27th Division in World War Two
This yearbook was published in 1941 by the now defunct Army-Navy Publishers. It chronicles the year the 27th Division, The New York Division, spent training at Fort McClellan, Alabama.
The 27th Infantry Division was federalized for service on October 15th, 1940 and initially commanded by Major General William Haskell. At this time it still retained its WWI organization of two brigades and four regiments. The 53rd Brigade consisted of the 105th and 106th Infantry regiments while the 54th Brigade contained the 108th and 165th Infantry regiments. Following a lengthy period of maneuvers and training, the 27th was ordered to California in December following the Japanese bombing of Pearl Harbor. While in California the 27th awaited orders to ship out and concentrated on bringing itself up to the authorized field strength of 1,012 officers and 21,314 enlisted men. The Division’s strength had been reduced by discharges to around 14,000 men. The first elements of the Division boarded ships bound for Hawaii on February 27th 1942, the first Infantry Division to leave the states following Pearl Harbor.

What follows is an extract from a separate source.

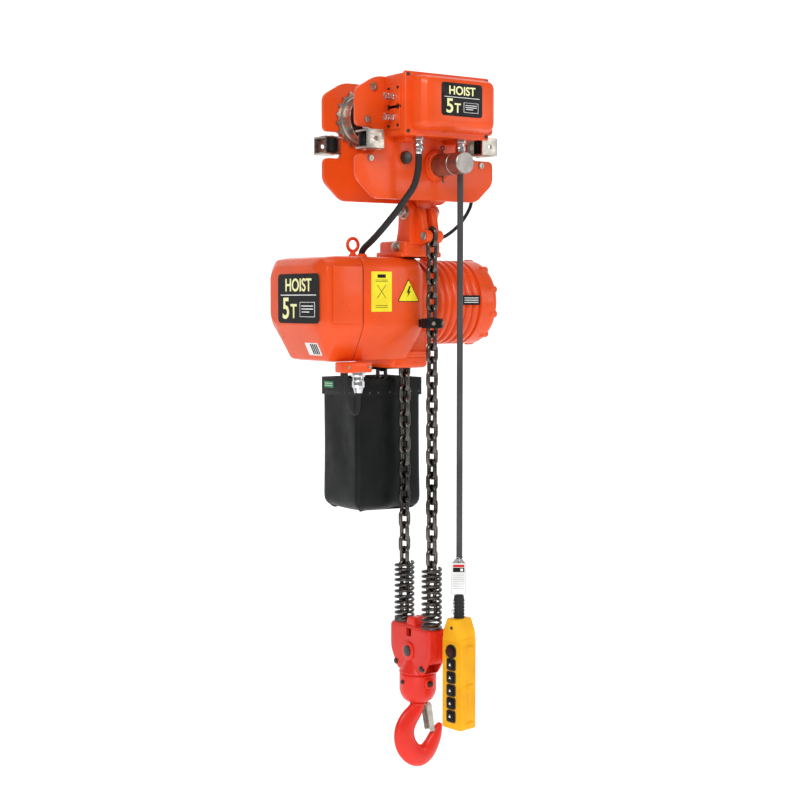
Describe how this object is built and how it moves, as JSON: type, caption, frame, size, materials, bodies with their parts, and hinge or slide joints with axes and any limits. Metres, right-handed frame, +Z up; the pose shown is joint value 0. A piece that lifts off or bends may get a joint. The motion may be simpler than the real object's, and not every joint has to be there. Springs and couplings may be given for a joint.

This Division served in the Pacific at Makin, Eniwetok, Saipan, Okinawa and finally was garrisoned in Japan as part of the occupation forces.
Civil War Carte de Visite Collection
The carte de visite (CDV) is a photographic print measuring 2.5" by 3.5" mounted on a card measuring 2.5" by 4". It was first introduced in 1854 by Frenchman Andre Adolphe Eugene Disderi, shortly after the invention of the collodion wet plate. He used the collodion wet plate process and a multiple exposure back on his camera to produced a negative with eight small images (2.5" by 3.5") on the single plate. He then contact printed the negative on albumen paper and after developing the prints, cut them into eight separate images and mounted each on a card. The photographs were used as calling cards and given by people who were visiting, inspiring the French name "carte de visite". In America the CDV became immensely popular by 1859 and many famous people as well as a lot more not so famous people were photographed using this mass production process. The carte de visite was one of the most widely used photographic processes during the Civil War and was produced well into the 1870's. The New York State Military Museum and Veteran's Research Center has about 2,500 in our collection. Most are of known men who were fighting for the New York Volunteers.
These diaries are from men who served in the Civil War, World War One or World War Two. These first person accounts offer a bevy of insights into the thoughts, actions and beliefs of the men who served.